Tatbestandsmerkmal ist sohin, daß durch die Verwendung von Fahrzeugen der Konzessionsrahmen überschritten wird und hätte es, somit im Hinblick auf das Erfordernis der konkreten Anführung der Tat, der Anführung des Konzessionsumfanges der K G GesmbH bedurft. Desweiteren hätte es der Anführung bedurft, mit wievielen Fahrzeugen zur Tatzeit tatsächlich gewerbliche Güterbeförderungen durchgeführt wurden.
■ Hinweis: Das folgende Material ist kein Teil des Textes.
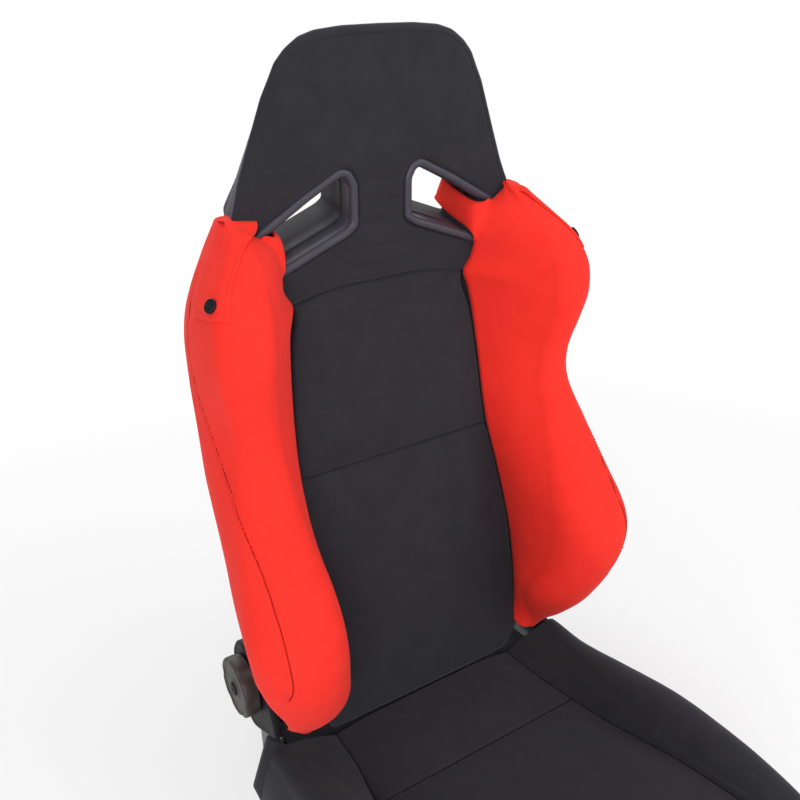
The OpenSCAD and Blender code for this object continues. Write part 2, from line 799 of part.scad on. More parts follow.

Die Konzession für das Güterbeförderungsgewerbe bezieht sich nur auf eine bestimmte Anzahl von Kraftfahrzeugen, mit welchen dieses Gewerbe ausgeübt werden darf, nicht jedoch auf eine bestimmte Zulassung derselben, oder daß diese auf den Konzessionsinhaber auch zugelassen sind.

 

Da das GBefG eine gewerberechtliche Vorschrift darstellt, ist primär der gewerberechtliche Geschäftsführer für die Einhaltung der in diesem Gesetz enthaltenen Bestimmungen verantwortlich und käme eine strafrechtliche Verantwortung des handelsrechtlichen Geschäftsführers nur dann in Betracht, wenn die aufrechte Genehmigung eines gewerberechtlichen Geschäftsführers nicht gegeben ist oder der Gewerbetreibende eine Verwaltungsübertretung offensichtlich duldet oder er bei der Auswahl des Geschäftsführers es an der erforderlichen Sorgfalt hat fehlen lassen, obgleich bei Personenidentität eine Auswechslung der Tätereigenschaft durch die Berufungsbehörde möglich ist.

 

Da der Aktenlage nach innerhalb der Frist des §31 Abs2 VStG - Verfolgungsverjährungsfrist - keine taugliche Verfolgungshandlung erfolgt ist, darunter ist eine nach außen hin in Erscheinung tretende Amtshandlung zu verstehen, die gegen eine bestimmte Person als Beschuldigten gerichtet ist und all jene Sachverhaltselemente enthält, die zur Individualisierung und Konkretisierung des inkriminierten Verhaltens erforderlich sind, ist im Gegenstand Verfolgungsverjährung eingetreten und hätte eine Bestrafung nicht mehr erfolgen dürfen.

 

Da bereits der Aktenlage nach erkennbar war, daß der angefochtene Bescheid zu beheben ist, war ohne Durchführung einer öffentlichen mündlichen Verhandlung im Sinne des §51e Abs1 VStG spruchgemäß zu entscheiden.